For those who enter Theosophy from the Churches. the acceptance of the stern doctrine of Kãrmic law must at first be accompanied by some stress and pain. For as Alexander Fullerton well says in his Wilkesbarre Letters: "Almost without exception, religious systems have provided machinery through which destiny was to be modified by some other agency than merit. Even when not set in motion by the grosser forces of cash or influence, it at least required some degree of information and some degree of intelligence, thus at once introducing an [Page 12] element of disparity where all should be upon a level. The doctrine of Karma replaces this with the principle of rigorous equality, sweeping away every distinction of intellect, creed, fortune, caste and influence, and applying to every man the one test of personal desert. With unsparing hand — for not a germ of deception must be left—it uproots all schemes of substitution, of sacrifice, vicarious or individual, of expiatory rites, of penances and compoundings and vows, clears the ground of every trace of intercession or of priestcraft, and uplifts the simple, intelligible precept—Character determines destiny."

The moral fibre of many people has become so atrophied through the teaching of the doctrines of vicarious atonement, imputed righteousness, substitutionary sacrifice, that the bracing doctrine of personal responsibility seems to demand an exertion they are incapable of making. They are so accustomed to be carried that they fear to walk, and shrink even from the attempt to put their foot to the ground. To these we can answer nothing save the reminder that facts will not change to suit our fancies, and that it is the part of wisdom to learn to like what is when we cannot transform what is into what we like. There is, however, this further comfort for them, that exercise of the moral limbs will soon bring the feeling of returning health, and with health exertion will become a pleasure instead of a [Page 13] pain. Not only so, but the sense of reality is in itself a source of enjoyment; we have done with shams, we have cast aside subterfuges, and we stand facing Nature, naked, perhaps, but ourselves.

There is, however, one aspect of the attempts to bring about social improvement which may be in the minds of some, although it is not directly connected with Kãrmic law. "Can we change to any good effect the surroundings of the poor, while they themselves, the men and the women, remain as they are? Must we not reform them ere we attempt to reform their environment?

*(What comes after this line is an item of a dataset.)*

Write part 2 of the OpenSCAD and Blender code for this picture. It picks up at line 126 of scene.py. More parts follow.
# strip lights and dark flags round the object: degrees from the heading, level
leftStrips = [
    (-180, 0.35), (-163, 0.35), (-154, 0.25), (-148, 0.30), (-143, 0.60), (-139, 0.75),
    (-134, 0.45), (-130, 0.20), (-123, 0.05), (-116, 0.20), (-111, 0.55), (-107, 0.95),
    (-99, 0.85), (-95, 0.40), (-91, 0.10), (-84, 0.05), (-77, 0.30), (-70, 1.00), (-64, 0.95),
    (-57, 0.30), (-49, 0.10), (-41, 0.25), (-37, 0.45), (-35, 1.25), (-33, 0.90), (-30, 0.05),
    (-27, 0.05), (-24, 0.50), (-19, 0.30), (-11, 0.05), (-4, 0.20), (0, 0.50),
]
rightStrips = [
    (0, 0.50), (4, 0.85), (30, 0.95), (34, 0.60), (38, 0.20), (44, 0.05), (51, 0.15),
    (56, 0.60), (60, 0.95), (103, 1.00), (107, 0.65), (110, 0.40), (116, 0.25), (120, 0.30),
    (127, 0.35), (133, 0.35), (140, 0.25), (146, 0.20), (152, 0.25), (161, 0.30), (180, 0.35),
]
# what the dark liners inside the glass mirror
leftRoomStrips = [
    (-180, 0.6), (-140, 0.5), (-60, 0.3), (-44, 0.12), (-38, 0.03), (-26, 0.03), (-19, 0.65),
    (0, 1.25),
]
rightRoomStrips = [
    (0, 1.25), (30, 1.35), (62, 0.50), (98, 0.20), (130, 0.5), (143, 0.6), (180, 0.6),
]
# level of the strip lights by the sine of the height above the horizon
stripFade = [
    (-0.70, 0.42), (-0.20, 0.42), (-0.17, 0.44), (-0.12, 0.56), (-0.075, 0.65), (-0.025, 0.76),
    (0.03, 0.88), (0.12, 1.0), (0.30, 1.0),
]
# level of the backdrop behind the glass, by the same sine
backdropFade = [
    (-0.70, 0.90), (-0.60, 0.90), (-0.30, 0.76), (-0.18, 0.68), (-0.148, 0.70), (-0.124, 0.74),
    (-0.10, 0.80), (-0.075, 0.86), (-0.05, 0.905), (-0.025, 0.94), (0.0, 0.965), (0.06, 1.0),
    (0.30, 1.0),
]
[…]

If we begin from outside, instead of from within, shall we not be wasting our efforts, only to find the purer surroundings defiled with the old uncleanness?" There is much reason in this argument, and frankly, though sorrowfully, I admit that I do not believe that any change in the environment would avail to raise some of the older inhabitants of our slums. They have lost the power of adaptation, of further growth, and they must die as they have lived. But there are many who desire a better state of things, and these would respond gladly the influences of a purer atmosphere. Then there are the children whom we are educating, however inadequately, and for these, in whom the inner change has begun and is working, it is urgently necessary to provide better and more wholesome surroundings. Physical science shows us how organism and environment act and react [Page 14] on one another; a plant cannot grow in darkness, nor the flowers of love and purity in an atmosphere of vice and crime. True, the inherent force of humanity is such that it will bring forth some blossoms despite the most unfavourable circumstances, and we are often startled by flashes of the most unexpected nobility in the lowest depths; but the average amount of development will be conditioned by the surroundings, and if we would raise the type we must environ it with health-giving and not with malarious influences.

The path, then, of the Theosophist seems to me to be plain: it is one of self-sacrificing and strenuous endeavour to raise his brethren out of poverty, out of misery, out of evil of every kind. This duty shines clearly out of the darkness that surrounds us, and who shall say that this beacon-light, faithfully followed, may not be the harbinger of the perfect day?